• [Stored data]:
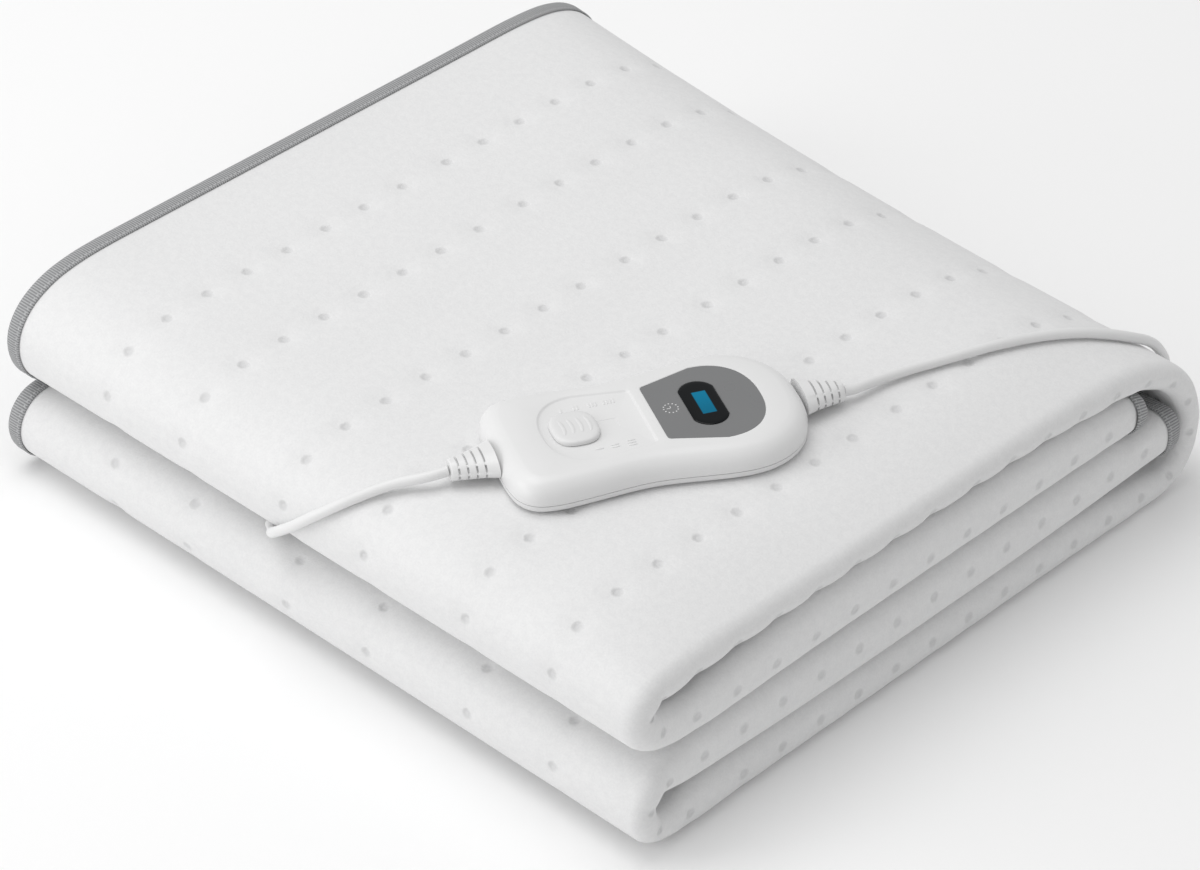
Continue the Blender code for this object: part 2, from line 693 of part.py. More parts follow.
def make_coil():
    """The ring that the stored turns of the mains lead fill, and the band that ties it."""
    inner = COIL_RADIUS - COIL_WIDE / 2
    outer = COIL_RADIUS + COIL_WIDE / 2
    chamfer = 2.0
    low, high = COIL_LIFT, COIL_LIFT + COIL_HIGH
    profile = (
        (inner + chamfer, low),
        (outer - chamfer, low),
        (outer, low + chamfer),
        (outer, high - chamfer),
        (outer - chamfer, high),
        (inner + chamfer, high),
        (inner, high - chamfer),
        (inner, low + chamfer),
    )
    steps = 40
    rings = []
    for k in range(steps):
        angle = 2 * math.pi * k / steps
        rings.append([(r * math.cos(angle) * MM, r * math.sin(angle) * MM, z * MM) for r, z in profile])
    bm = bmesh.new()
    skin_rings(bm, rings, closed_along=True)
    coil = add_object("mains_coil", bm, material("lead"))
    coil.location = (COIL_CENTRE[0] * MM, (COIL_CENTRE[1] - CENTRE_Y) * MM, 0.0)

    room = GAP + 0.3
    inside = (-outer - room, -inner + room, low - GAP - 0.1, high + room)
    bm = bmesh.new()
    loops = []
    for side in (-TIE_WIDTH / 2, TIE_WIDTH / 2):
        for grow in (0.0, TIE_THICK):
            x0, x1, z0, z1 = inside
            corners = (
                (x0 - grow, z0 - grow),
                (x1 + grow, z0 - grow),
                (x1 + grow, z1 + grow),
                (x0 - grow, z1 + grow),
            )
            loops.append([bm.verts.new((x * MM, side * MM, z * MM)) for x, z in corners])
    in_a, out_a, in_b, out_b = loops
    for first, second in ((in_a, out_a), (out_a, out_b), (out_b, in_b), (in_b, in_a)):
        for i in range(4):
            j = (i + 1) % 4
            bm.faces.new((first[i], first[j], second[j], second[i]))
    tie = add_object("coil_tie", bm, material("tie"))
    tie.location = coil.location


def make_plug():
    """A flat two-pin plug with its own tapered sleeve, lying beside the coil."""
    sides = 16
    sleeve_y = PLUG_Y - CENTRE_Y - GAP
    sleeve = []
    for share in (0.0, 0.25, 0.5, 0.75, 1.0):
        radius = LEAD / 2 + 0.8 + 2.2 * share
        y = sleeve_y - PLUG_RELIEF * share
        ring = []
        for side in range(sides):
            angle = 2 * math.pi * side / sides
            ring.append(
                (
                    (PLUG_X + radius * math.cos(angle)) * MM,
                    y * MM,
                    (PLUG_Z + radius * math.sin(angle)) * MM,
                )
            )
        sleeve.append(ring)
    bm = bmesh.new()
    skin_rings(bm, sleeve)
    add_object("plug_sleeve", bm, material("lead"))

    start = sleeve_y - PLUG_RELIEF - GAP
    body = []
    # share of the length, share of the half width
    for share, wide in ((0.0, 0.45), (0.12, 0.62), (0.5, 0.88), (0.8, 1.0), (1.0, 1.0)):
        outline = obround(0.0, 0.0, PLUG_HALF[0] * wide, PLUG_HALF[1], power=3.2, points=20)
        y = start - PLUG_LENGTH * share
        body.append([((PLUG_X + x) * MM, y * MM, (PLUG_Z + z) * MM) for x, z in outline])
    bm = bmesh.new()
    skin_rings(bm, body)
    add_object("plug_body", bm, material("lead"))

    pin_finish = steel()
    face = start - PLUG_LENGTH - GAP
    for name, side in (("plug_pin_left", -1), ("plug_pin_right", 1)):
        rings = []
        for radius, y in (
            (PIN_RADIUS, face),
            (PIN_RADIUS, face - PIN_LENGTH + 1.2),
            (PIN_RADIUS * 0.6, face - PIN_LENGTH),
        ):
            ring = []
            for k in range(12):
                angle = 2 * math.pi * k / 12
                x = PLUG_X + side * PIN_PITCH / 2 + radius * math.cos(angle)
                ring.append((x * MM, y * MM, (PLUG_Z + radius * math.sin(angle)) * MM))
            rings.append(ring)
        bm = bmesh.new()
        skin_rings(bm, rings)
        add_object(name, bm, pin_finish)


def main():
    clear_scene()
    grid = cloth_middle()
    normals = grid_normals(grid)
    make_blanket(grid, normals)
    make_edge_tape(grid, normals)
    frame = hand_frame()
    slot_floor, recess_floor = make_handset(frame)
    make_display(frame)
    make_button(frame, slot_floor, recess_floor)
    end = HAND_OUTLINE[-1][0] + GAP
    make_relief("relief_blanket_side", frame, -end, -1, -1.5)
    make_relief("relief_mains_side", frame, end, 1, -1.5)
    make_lead("blanket_lead", BLANKET_ROUTE, 9.0)
    make_lead("mains_lead", MAINS_ROUTE, 14.0)
    make_coil()
    make_lead("plug_lead", TAIL_ROUTE, 10.0)
    make_plug()


main()
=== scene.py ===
"""Looks of a folded electric underblanket with its slide-switch handset, leads and plug.

Metres, +Z up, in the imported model's own frame: +X runs from the bound long edges to the first
fold, +Y from the two rolls to the single wrap. Tables of the cloth and of the handset are in
millimetres and are scaled by MM where their meshes are made.
"""

import logging
import math
from dataclasses import dataclass, field
from enum import Enum
from typing import Mapping, NamedTuple, Sequence

import bmesh
import bpy
import numpy as np
from mathutils import Matrix, Vector

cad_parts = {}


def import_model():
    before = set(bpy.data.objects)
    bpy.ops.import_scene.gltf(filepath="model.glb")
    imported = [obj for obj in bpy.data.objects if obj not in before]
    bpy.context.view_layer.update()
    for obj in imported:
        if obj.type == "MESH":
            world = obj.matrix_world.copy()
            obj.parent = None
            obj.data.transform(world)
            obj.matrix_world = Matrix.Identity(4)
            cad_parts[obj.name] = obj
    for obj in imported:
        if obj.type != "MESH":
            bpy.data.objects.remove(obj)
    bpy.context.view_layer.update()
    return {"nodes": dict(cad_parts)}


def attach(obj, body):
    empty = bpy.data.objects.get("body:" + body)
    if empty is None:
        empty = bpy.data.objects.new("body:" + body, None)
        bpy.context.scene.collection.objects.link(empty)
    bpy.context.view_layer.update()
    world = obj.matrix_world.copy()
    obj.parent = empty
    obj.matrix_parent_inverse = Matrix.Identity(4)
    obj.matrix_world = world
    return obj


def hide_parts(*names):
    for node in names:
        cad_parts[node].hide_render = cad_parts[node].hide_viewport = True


MM = 0.001
LOG = logging.getLogger("underblanket")


# ------------------------------------------------------------------ shader maths
class Signal:
    """A shader socket that carries numbers, with Python's operators as Math nodes."""

    def __init__(self, shader: "Shader", socket: bpy.types.NodeSocket) -> None:
        """Wrap a socket.

        Args:
            shader: The shader that the socket belongs to.
            socket: The output socket.
        """
        self.shader = shader
        self.socket = socket

    def __add__(self, other: "Signal | float") -> "Signal":
        """Sum."""
        return self.shader.maths("ADD", self, other)

    def __sub__(self, other: "Signal | float") -> "Signal":
        """Difference."""
        return self.shader.maths("SUBTRACT", self, other)

    def __rsub__(self, other: float) -> "Signal":
        """Number less signal."""
        return self.shader.maths("SUBTRACT", other, self)

    def __mul__(self, other: "Signal | float") -> "Signal":
        """Product."""
        return self.shader.maths("MULTIPLY", self, other)

    def __truediv__(self, other: "Signal | float") -> "Signal":
        """Quotient."""
        return self.shader.maths("DIVIDE", self, other)

    def __neg__(self) -> "Signal":
        """Signal times minus one."""
        return self * -1.0

    __radd__ = __add__
    __rmul__ = __mul__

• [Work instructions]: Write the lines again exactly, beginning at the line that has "end, 1, -1.5)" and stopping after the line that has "imported = [obj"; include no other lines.

• [Result of the exercise]:
    make_relief("relief_mains_side", frame, end, 1, -1.5)
    make_lead("blanket_lead", BLANKET_ROUTE, 9.0)
    make_lead("mains_lead", MAINS_ROUTE, 14.0)
    make_coil()
    make_lead("plug_lead", TAIL_ROUTE, 10.0)
    make_plug()


main()
=== scene.py ===
"""Looks of a folded electric underblanket with its slide-switch handset, leads and plug.

Metres, +Z up, in the imported model's own frame: +X runs from the bound long edges to the first
fold, +Y from the two rolls to the single wrap. Tables of the cloth and of the handset are in
millimetres and are scaled by MM where their meshes are made.
"""

import logging
import math
from dataclasses import dataclass, field
from enum import Enum
from typing import Mapping, NamedTuple, Sequence

import bmesh
import bpy
import numpy as np
from mathutils import Matrix, Vector

cad_parts = {}


def import_model():
    before = set(bpy.data.objects)
    bpy.ops.import_scene.gltf(filepath="model.glb")
    imported = [obj for obj in bpy.data.objects if obj not in before]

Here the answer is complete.